━━━ Given data ━━━

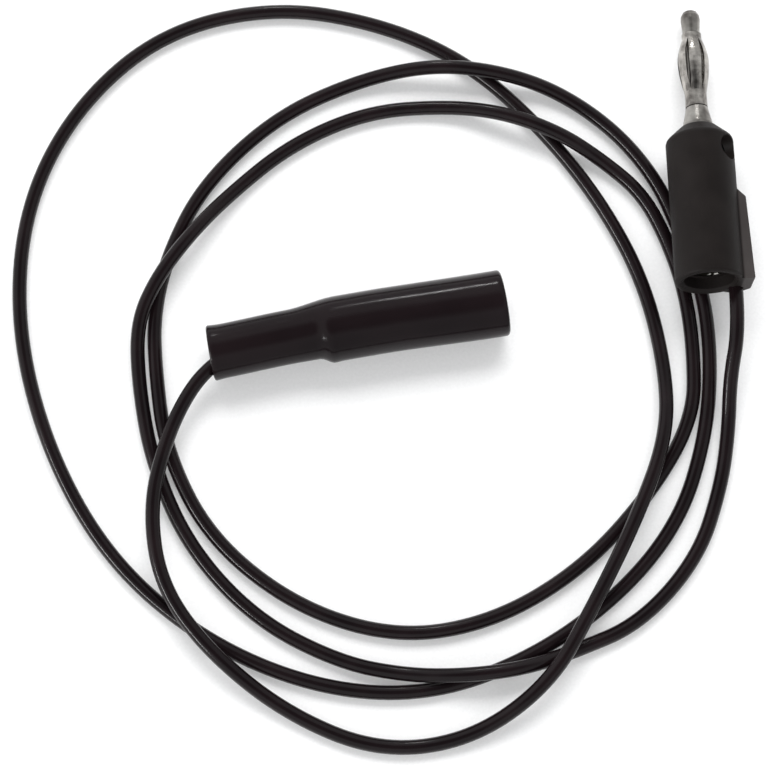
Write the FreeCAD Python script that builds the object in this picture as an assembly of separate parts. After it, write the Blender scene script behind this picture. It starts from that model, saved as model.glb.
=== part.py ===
"""Ground lead: a stackable 4 mm banana plug, a thin PVC cord and an insulated alligator clip.

Millimetres, +Z up, the lead lying on the plane z = 0. The origin is under the middle of the
plug and the clip together. +X runs from the clip to the plug, +Y the way the plug points.
"""

import FreeCAD, Part

import math
import os

V = FreeCAD.Vector

# Banana plug, in its own frame: the axis is +Y, the rear face at y = 0.
PLUG_AT = V(31.23, -14.02, 7.29)  # middle of the rear face
PLUG_YAW = 1.3
PLUG_NOSE_DOWN = 7.3
SHELL_R = 4.7
SHELL_LENGTH = 23.0
SHELL_NOSE_R = 2.6
SHELL_NOSE_LENGTH = 2.0
SHELL_NOSE_FILLET = 0.9
SHELL_REAR_FILLET = 0.4
SHELL_BORE_R = 2.86
SHELL_MOUTH_R = 3.5
SHELL_MOUTH_DEPTH = 1.95
SHELL_MOUTH_BEVEL = 0.4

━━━

All of the data needs to be reproduced exactly, with no line missing.

--- Correct response ---
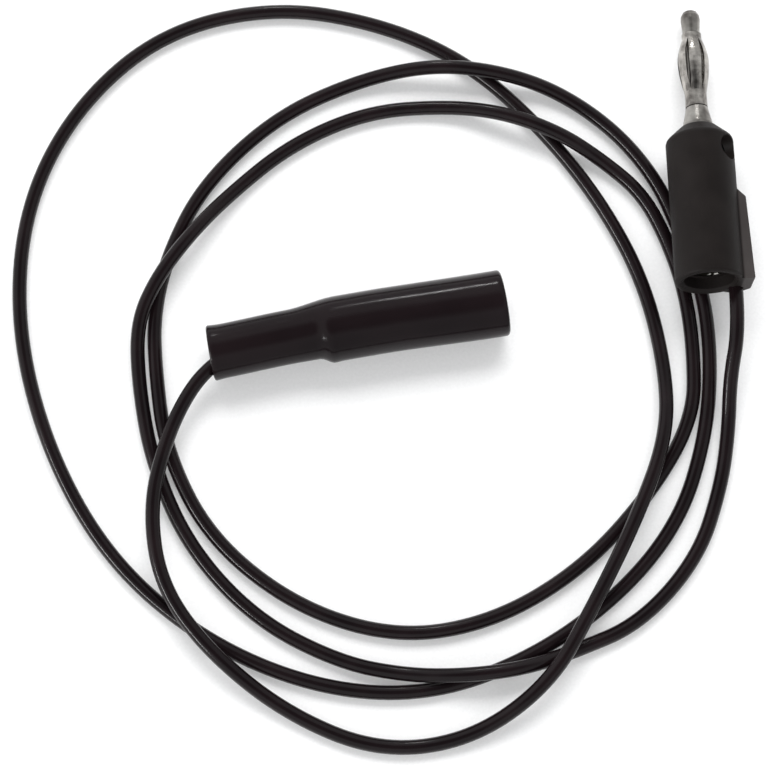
Write the FreeCAD Python script that builds the object in this picture as an assembly of separate parts. After it, write the Blender scene script behind this picture. It starts from that model, saved as model.glb.
=== part.py ===
"""Ground lead: a stackable 4 mm banana plug, a thin PVC cord and an insulated alligator clip.

Millimetres, +Z up, the lead lying on the plane z = 0. The origin is under the middle of the
plug and the clip together. +X runs from the clip to the plug, +Y the way the plug points.
"""

import FreeCAD, Part

import math
import os

V = FreeCAD.Vector

# Banana plug, in its own frame: the axis is +Y, the rear face at y = 0.
PLUG_AT = V(31.23, -14.02, 7.29)  # middle of the rear face
PLUG_YAW = 1.3
PLUG_NOSE_DOWN = 7.3
SHELL_R = 4.7
SHELL_LENGTH = 23.0
SHELL_NOSE_R = 2.6
SHELL_NOSE_LENGTH = 2.0
SHELL_NOSE_FILLET = 0.9
SHELL_REAR_FILLET = 0.4
SHELL_BORE_R = 2.86
SHELL_MOUTH_R = 3.5
SHELL_MOUTH_DEPTH = 1.95
SHELL_MOUTH_BEVEL = 0.4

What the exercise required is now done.